A research paper co-authored by five UoA faculty members and one UoA master's student affiliated with the Aizu Center for Space and Informatics (ARC-Space(※1)) was published in the digital edition of the world-renowned British academic journal Nature(※2) on Monday, March 16, 2020.  This paper summarizes research achievement such as the capturing of a full rotation's worth of high-resolution thermal images of the asteroid Ryugu by Hayabusa 2, a world first, and discovering that the surface consists of porous boulders and fragments.

This is the first time a research paper co-authored by a UoA student has been published in Nature. The student, SUKO Kentaro, a second-year master's student supervised by Professor Demura, was in charge of the development and operation of the HEAT software for calibration and temperature conversion for the Thermal InfraRed Imager (TIR), as well as temperature calibration and conversion based on the ground test data.

In addition to participating in the Hayabusa 2 project, ARC-Space faculty members and students also developed and provided the HEAT software and systems such as the 3D geographical information system for asteroids (AiGIS)(※3).

■Title Highly porous nature of a primitive asteroid revealed by thermal imaging

■ Lead Author:  Mr. OKADA Tatsuaki (Associate Professor of JAXA Institute of Space and Astronautical Science)(※4)

UoA Co-authors:

DEMURA Hirohide (Professor and Director of Aizu Center for Space and Informatics)

OGAWA Yoshiko (Senior Associate Professor)

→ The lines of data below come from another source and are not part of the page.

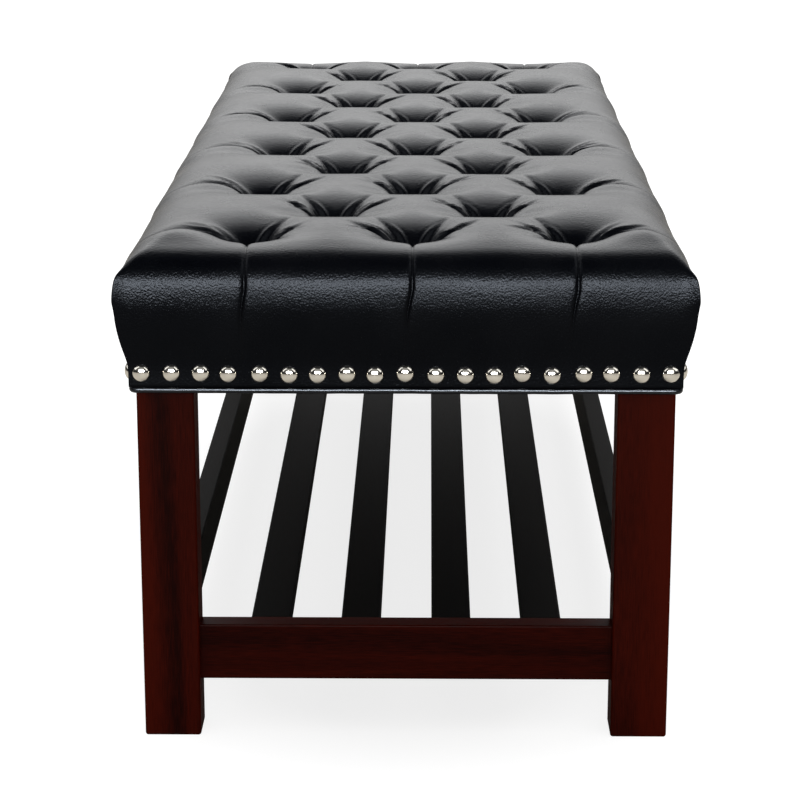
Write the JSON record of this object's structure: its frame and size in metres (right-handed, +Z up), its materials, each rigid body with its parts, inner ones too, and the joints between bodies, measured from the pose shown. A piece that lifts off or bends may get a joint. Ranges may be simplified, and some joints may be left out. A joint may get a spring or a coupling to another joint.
{
  "type": "upholstered bench",
  "caption": "Long bench with a diamond-tufted leather seat, a nailed lower edge, square wooden legs and a low slatted shelf.",
  "frame": {"origin": "on the floor, under the middle of the bench", "axes": "+Z up, +Y along the bench from the front end to the back end, +X across it to the right"},
  "size_m": [0.498, 1.27, 0.457],
  "materials": {
    "stained_mahogany": "satin dark red-brown stain",
    "frame_hardwood": "planed, unfinished",
    "plywood": "sanded, unfinished",
    "dowel_beech": "turned, unfinished",
    "zinc_plated_steel": "zinc plated",
    "staple_wire": "galvanised",
    "polished_nickel": "polished nickel plate",
    "black_leather": "pebbled, soft sheen",
    "welt_leather": "pebbled, soft sheen",
    "button_leather": "pebbled, soft sheen",
    "foam": "open-cell foam",
    "waxed_twine": "waxed",
    "vulcanised_fibre": "matte",
    "dust_cloth": "non-woven, matte"
  },
  "bodies": {
    "root": {"bottom_welt": "welt_leather", "corner_block_back_left": "frame_hardwood", "corner_block_back_right": "frame_hardwood", "corner_block_front_left": "frame_hardwood", "corner_block_front_right": "frame_hardwood", "deck_screws": "zinc_plated_steel", "dust_cover": "dust_cloth", "dust_cover_staples": "staple_wire", "frame_screws": "zinc_plated_steel", "leg_back_left": "stained_mahogany", "leg_back_right": "stained_mahogany", "leg_bolt_washers": "zinc_plated_steel", "leg_bolts": "zinc_plated_steel", "leg_dowels": "dowel_beech", "leg_front_left": "stained_mahogany", "leg_front_right": "stained_mahogany", "nailheads_back": "polished_nickel", "nailheads_front": "polished_nickel", "nailheads_left": "polished_nickel", "nailheads_right": "polished_nickel", "seat_cover": "black_leather", "seat_cross_rail_1": "frame_hardwood", "seat_cross_rail_2": "frame_hardwood", "seat_cross_rail_3": "frame_hardwood", "seat_cross_rail_4": "frame_hardwood", "seat_deck": "plywood", "seat_foam": "foam", "seat_rail_back": "frame_hardwood", "seat_rail_front": "frame_hardwood", "seat_rail_left": "frame_hardwood", "seat_rail_right": "frame_hardwood", "shelf_side_rail_left": "stained_mahogany", "shelf_side_rail_right": "stained_mahogany", "shelf_slat_1": "stained_mahogany", "shelf_slat_2": "stained_mahogany", "shelf_slat_3": "stained_mahogany", "shelf_slat_4": "stained_mahogany", "shelf_stretcher_back": "stained_mahogany", "shelf_stretcher_front": "stained_mahogany", "side_rail_dowels": "dowel_beech", "slat_dowels": "dowel_beech", "stretcher_dowels": "dowel_beech", "tuft_buttons": "button_leather", "tufting_twines": "waxed_twine", "twine_washers": "vulcanised_fibre"}
  },
  "joints": []
}
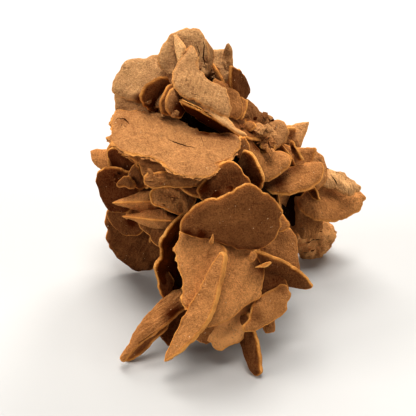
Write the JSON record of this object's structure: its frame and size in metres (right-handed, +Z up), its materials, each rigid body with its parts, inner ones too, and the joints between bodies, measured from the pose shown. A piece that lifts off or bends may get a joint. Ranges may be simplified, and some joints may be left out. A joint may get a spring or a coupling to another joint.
{
  "type": "gypsum sand rose",
  "caption": "Desert rose: a cluster of sandy brown, disc-shaped gypsum crystals grown through each other, standing on its blade tips. A display specimen.",
  "frame": {"origin": "under the middle of the bounding box, on the surface that the rose stands on", "axes": "+Z up, -Y towards the front that shows the big round front blade, +X to the right seen from the front"},
  "size_m": [0.0933, 0.0842, 0.0889],
  "materials": {
    "sand_gypsum": "matt, fine-grained sandy brown gypsum with paler worn rims"
  },
  "bodies": {
    "root": {"sand_rose": "sand_gypsum"}
  },
  "joints": []
}
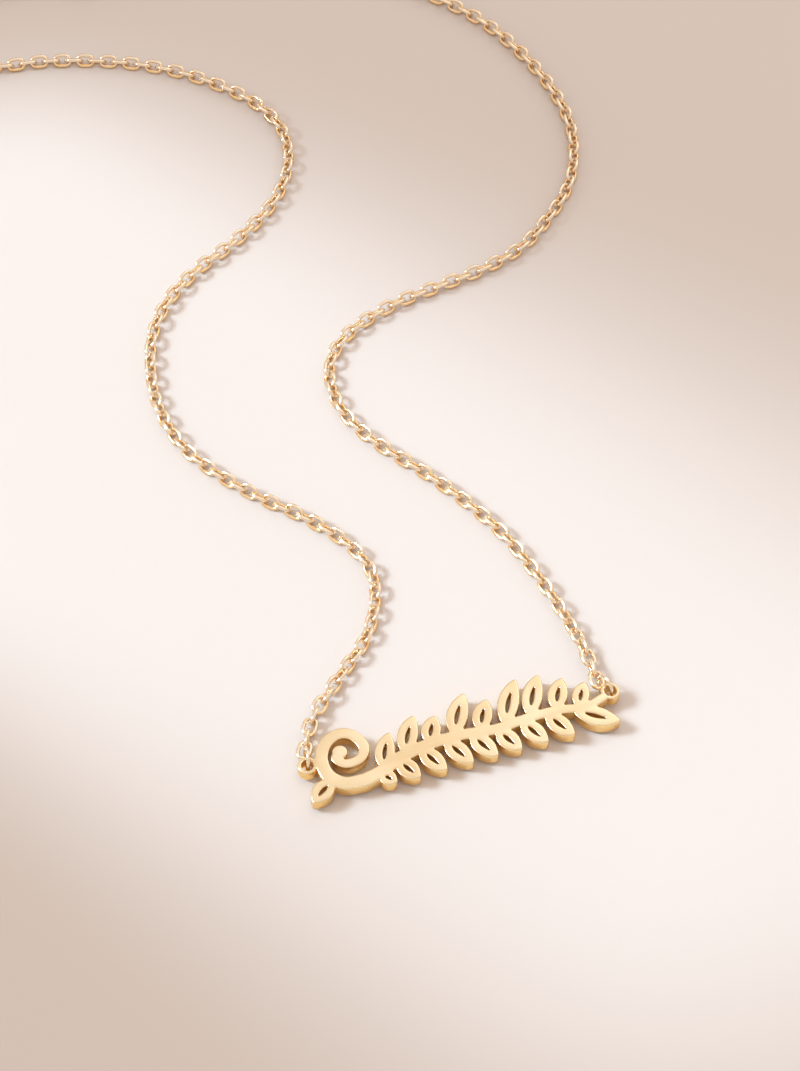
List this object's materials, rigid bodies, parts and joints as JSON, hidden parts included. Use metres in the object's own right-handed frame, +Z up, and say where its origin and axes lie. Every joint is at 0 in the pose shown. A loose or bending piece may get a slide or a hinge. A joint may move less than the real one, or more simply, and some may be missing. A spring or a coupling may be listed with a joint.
{
  "type": "nameplate necklace",
  "caption": "Necklace laid in a wavy loop on a surface: a pierced leafy plate hung at both ends by wire rings from a fine oval cable chain with a spring ring clasp.",
  "frame": {"origin": "middle of the nameplate between its two eyes, on its flat back, which hangs just above the surface", "axes": "+X along the plate from its left end to its right end, +Y across the plate towards the chain's far end and the clasp, +Z up from the surface, out of the plate's face"},
  "size_m": [0.0748, 0.1322, 0.0038],
  "materials": {
    "plate": "satin gold plate with a polished edge",
    "chain": "polished gold plate",
    "rings": "polished gold plate"
  },
  "bodies": {
    "root": {"nameplate": "plate", "jump_ring_left": "rings", "jump_ring_right": "rings", "chain_left": "chain", "chain_right": "chain", "clasp": "rings", "clasp_ring_left": "rings", "clasp_ring_right": "rings"}
  },
  "joints": []
}
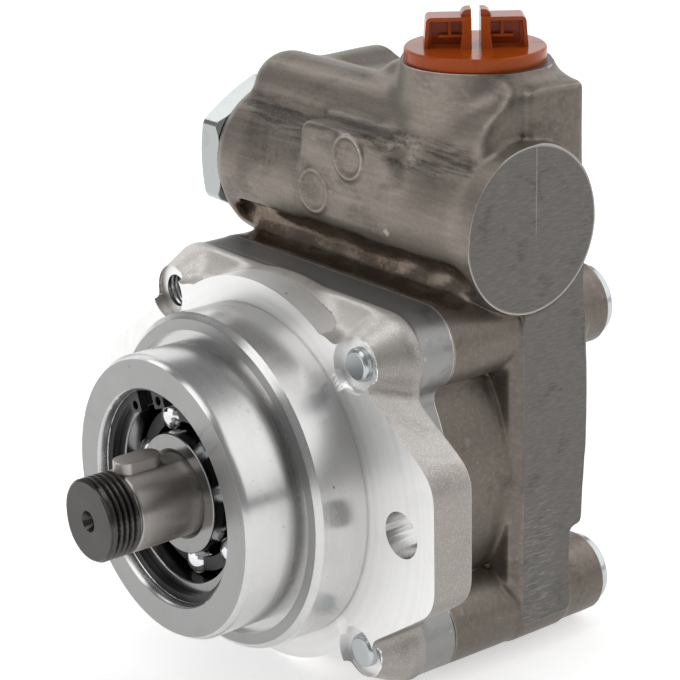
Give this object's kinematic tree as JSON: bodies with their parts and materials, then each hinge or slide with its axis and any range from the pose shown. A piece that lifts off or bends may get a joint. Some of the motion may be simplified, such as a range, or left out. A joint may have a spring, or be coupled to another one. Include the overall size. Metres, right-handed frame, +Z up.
{
  "type": "power steering pump",
  "caption": "Vane-type power steering pump with a two-bolt flange, round pilot, keyed threaded shaft, open front bearing, cross-mounted flow valve and a plugged suction port.",
  "frame": {"origin": "shaft axis at the face of the mounting flange", "axes": "shaft along Y with its threaded end towards -Y, +Z up towards the suction port, +X towards the valve's closed end"},
  "size_m": [0.129, 0.1244, 0.1555],
  "materials": {
    "raw_aluminium": "satin",
    "cast_housing": "satin",
    "dark_steel": "satin",
    "bearing_steel": "polished",
    "ball_steel": "polished",
    "cage": "satin",
    "black_steel": "satin",
    "rubber": "matte",
    "spring_steel": "satin",
    "sintered_iron": "satin",
    "ground_steel": "polished",
    "bronze": "satin",
    "zinc_plate": "satin",
    "orange_plastic": "glossy"
  },
  "bodies": {
    "casing": {"bearing_circlip": "black_steel", "bearing_outer_ring": "bearing_steel", "cam_ring": "sintered_iron", "dowel_pin_bottom": "bearing_steel", "dowel_pin_top": "bearing_steel", "front_cover": "raw_aluminium", "housing_bolt_lower_left": "zinc_plate", "housing_bolt_lower_right": "zinc_plate", "housing_bolt_upper_left": "zinc_plate", "housing_bolt_upper_right": "zinc_plate", "housing_o_ring": "rubber", "outlet_port_plug": "orange_plastic", "pressure_plate": "sintered_iron", "pressure_plate_o_ring": "rubber", "pressure_plate_spring": "spring_steel", "pump_housing": "cast_housing", "rear_bush": "bronze", "seal_garter_spring": "spring_steel", "shaft_seal": "rubber", "side_plate": "sintered_iron", "suction_port_plug": "orange_plastic", "valve_plug": "zinc_plate", "valve_plug_o_ring": "rubber", "valve_spring": "spring_steel"},
    "shaft": {"drive_shaft": "dark_steel", "shaft_key": "dark_steel", "bearing_inner_ring": "bearing_steel", "rotor": "sintered_iron", "rotor_snap_ring": "spring_steel", "vane_1": "ground_steel", "vane_2": "ground_steel", "vane_3": "ground_steel", "vane_4": "ground_steel", "vane_5": "ground_steel", "vane_6": "ground_steel", "vane_7": "ground_steel", "vane_8": "ground_steel", "vane_9": "ground_steel", "vane_10": "ground_steel"},
    "ball_cage": {"bearing_cage": "cage", "bearing_ball_1": "ball_steel", "bearing_ball_2": "ball_steel", "bearing_ball_3": "ball_steel", "bearing_ball_4": "ball_steel", "bearing_ball_5": "ball_steel", "bearing_ball_6": "ball_steel", "bearing_ball_7": "ball_steel"},
    "spool": {"flow_control_spool": "ground_steel"}
  },
  "joints": [
    {"name": "shaft_spin", "type": "hinge", "parent": "casing", "child": "shaft", "pos_m": [0, 0, 0], "axis": [0, 1, 0], "continuous": true},
    {"name": "ball_cage_spin", "type": "hinge", "parent": "casing", "child": "ball_cage", "pos_m": [0, -0.0166, 0], "axis": [0, 1, 0], "continuous": true},
    {"name": "spool_slide", "type": "slide", "parent": "casing", "child": "spool", "axis": [-1, 0, 0], "range_m": [0, 0.01], "stiffness_N_per_m": 2500, "springref_m": -0.004, "deforming": ["valve_spring"]}
  ],
  "couplings": [
    {"joint": "ball_cage_spin", "follows": "shaft_spin", "ratio": 0.3695}
  ]
}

SUKO Kentaro (2nd-year master's student)

HIRATA Naru (Senior Associate Professor)

KITAZATO Kohei (Associate Professor)

HONDA Chikatoshi (Associate Professor)

SUKO Kentaro

<Comments from SUKO Kentaro>
I am proud of having been able to participate in the Hayabusa 2 project through my master's research.
Sharing this experience with Professor Demura, the other faculty members in his group, and the rest of the project members is something I will always remember.
I would like to express my gratitude to all of them.

<Comments from Center Director DEMURA>
I am deeply moved to have one of my students as a co-author on a world-class paper. There have always been students involved in the development as a relay runner hands over their button to the next runner. As an anchor to those past students, he did a great job by making a direct contribution to the Hayabusa 2 project.
I believe that having made research achievement like this through the participation of Hayabusa 2 project by our student and faculty members affiliated with the center proved that we have played a key role in the research to explore the origin of the solar system. I also believe that it will be connected to the future activities of the Center for Lunar and Planetary Exploration Archive Science.

 *What is Archive Science?
Lunar and Planetary Exploration Archive Science is a type of research to explore the origin and evolution of the Moon and planets by utilizing the data obtained and accumulated through past lunar and planetary exploration and observational research and combining it with the latest knowledge and analysis techniques.